Now is the time to unify the language and units of laser Doppler flux, while the field is young, so that results can be compared across studies. It’s time to clarify the common global language of wound depth and of LDF measures so all can use the results more consistently to improve patient care and outcomes. These researchers have shown LDF to be a robust tool in estimating burn depth and consistently predicting burn healing times. The findings are consistent across age and skin pigment groups. They have verified its diagnostic and screening validity.

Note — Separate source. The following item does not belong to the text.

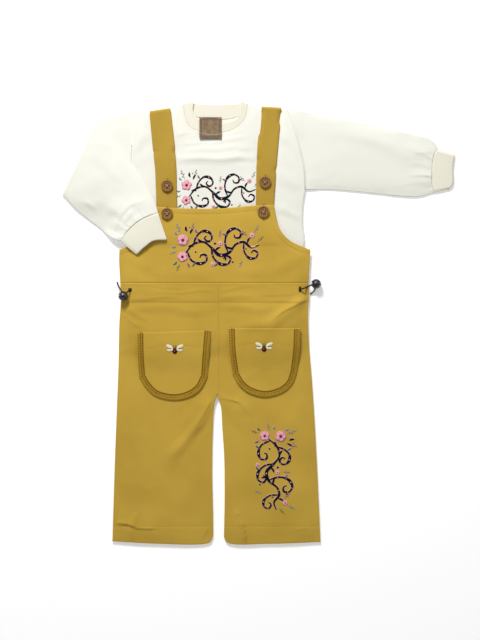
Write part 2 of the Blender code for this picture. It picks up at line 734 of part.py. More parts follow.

These results have clinical implications beyond burn depth diagnosis. LDF is useful for diagnosing other skin and wound conditions3 and for evaluating potential wound treatment applications. For example, LDF has been instrumental in discovering that hydrogen peroxide cream4 and retinoic acid pretreatment5 can ameliorate ischemic tissue damage. What else can LDF measures of vascular perfusion tell us? What if the wound depth findings could be applied to other chronic wounds such as pressure ulcers of “unknown depth” or “deep tissue injury”? Could it help improve reliability of pressure ulcer staging? Would LDF of chronic ulcers predict their timely or delayed healing? Could LDF cue staff when to call for a vascular consult? Once we all speak the same language, and the technology size and price improve, imagine how LDF could help the field of wound care clarify operational definitions of wound depth, recognize risk of delayed healing, and identify effective preventive or treatment modalities for wound care.
1. Monstrey S, Hoeksema H, Verbelen J, Pirayesh A, Blondeel P. Assessment of burn depth and burn wound healing potential. Burns. 2008;34(6):761–769.
2. Chatterjee JS. A critical evaluation of the clinimetrics of laser Doppler as a method of burn assessment in clinical practice. J Burn Care Res. 2006;27(2):123–130.
3. Tur E. Cutaneous blood flow. Laser Doppler velocimetry. Int J Dermatol. 1991;30(7):471–476.
4. Tur E, Bolton L, Constantine BE. Topical hydrogen peroxide treatment of ischemic ulcers in the guinea pig: blood recruitment in multiple skin sites. J Am Acad Dermatol. 1995;33(2 Pt 1):217–221.
5. Shannon RJ, Bolton L. The use of retinoic acid to minimize skin damage. European Patent Specification EP-0448213. May 15, 1996.